Evangelho 15
“1 Não julgueis, para que não sejais julgados.
2 Porque com o juízo com que julgais, sereis julgados; e com a medida com que medis vos medirão a vós.
3 E por que vês o argueiro no olho do teu irmão, e não reparas na trave que está no teu olho?
4 Ou como dirás a teu irmão: Deixa-me tirar o argueiro do teu olho, quando tens a trave no teu?
5 Hipócrita! tira primeiro a trave do teu olho; e então verás bem para tirar o argueiro do olho do teu irmão.” (Mt 7.1-5)
Examinamos o mandamento de nosso Senhor, “Não julgueis” e o que implica na prática. Agora, veremos nos versos 1 a 5 as razões que dá para não julgarmos.
A primeira razão que nos apresenta é a seguinte: “Não julgueis, para que não sejais julgados!” Se trata de uma razão muito prática e pessoal, porém, que significa exatamente?
Há um juízo que é definitivo e eterno, é o juízo que determina o estado do homem e sua posição diante de Deus. Este juízo decide a grande separação entre o cristão e o não cristão, entre as ovelhas e as cabras, entre os que alcançarão a glória e os que alcançarão a perdição. Este é um tipo de primeiro juízo, como um juízo básico que estabelece a grande linha divisória entre os que pertencem a Deus e os que não lhe pertencem. Isto é ensinado claramente em muitas passagens da Bíblia. Este é o juízo que determina e fixa o destino final do homem, sua condição eterna, se vai estar no céu ou no inferno.
Porém esse não é o único juízo que se ensina na Bíblia, há um segundo juízo, o juízo ao qual estamos submetidos como filhos de deus, e por ser filhos de Deus.
Para entender isso, deveríamos ler I Coríntios 11, onde Paulo expõe a doutrina relativa à santa ceia.

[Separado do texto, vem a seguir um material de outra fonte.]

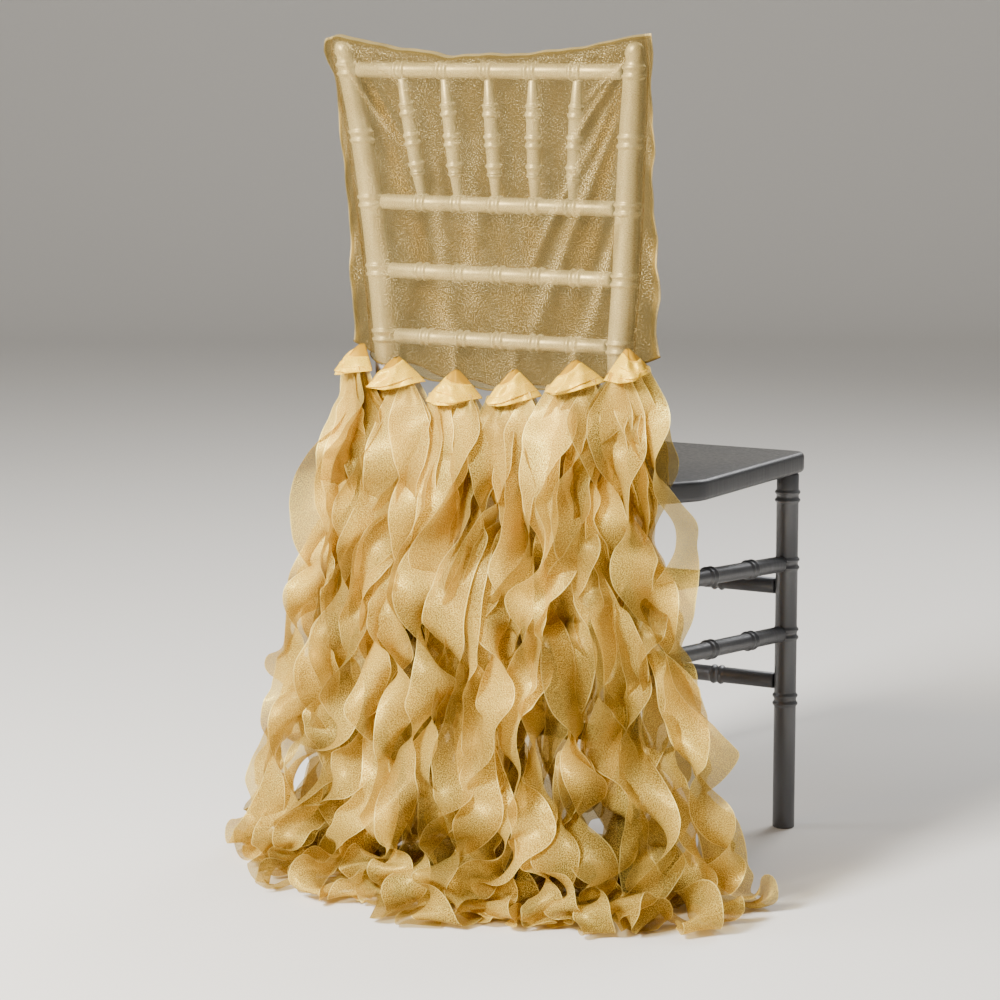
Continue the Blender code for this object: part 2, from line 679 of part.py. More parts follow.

Ele diz: “27 De modo que qualquer que comer do pão, ou beber do cálice do Senhor indignamente, será culpado do corpo e do sangue do Senhor. 28 Examine-se, pois, o homem a si mesmo, e assim coma do pão e beba do cálice. 29 Porque quem come e bebe, come e bebe para sua própria condenação, se não discernir o corpo do Senhor.” (I Cor 11.27-29)
E Logo adiante afirma:
“30 Por causa disto há entre vós muitos fracos e enfermos, e muitos que dormem. 31 Mas, se nós nos julgássemos a nós mesmos, não seríamos julgados; 32 quando, porém, somos julgados pelo Senhor, somos corrigidos, para não sermos condenados com o mundo.” (I Cor 11.30-32).
Esta afirmação é muito importante e significativa. Indica claramente que Deus julga a seus filhos desta forma, que se somos culpados de pecado, ou de viver mal, é provável que Ele nos castigue. O castigo, diz Paulo, pode tomar a forma de enfermidade.
Há quem está enfermo por seu mal viver.
Não quer dizer necessariamente que Deus lhes tenha enviado a enfermidade, porém provavelmente significa que Deus retira sua proteção deles e permite que o Inimigo lhes ataque com a enfermidade. O mesmo tipo de afirmação é encontrada na mesma carta quando fala de entregar um homem a Satanás para que este lhe corrija dessa forma (capítulo 5). É uma doutrina sumamente grave e importante.
Deus permite que Satanás controle estas pessoas devido à sua negativa de julgarem-se a si mesmas e a arrepender-se e a voltar para Deus.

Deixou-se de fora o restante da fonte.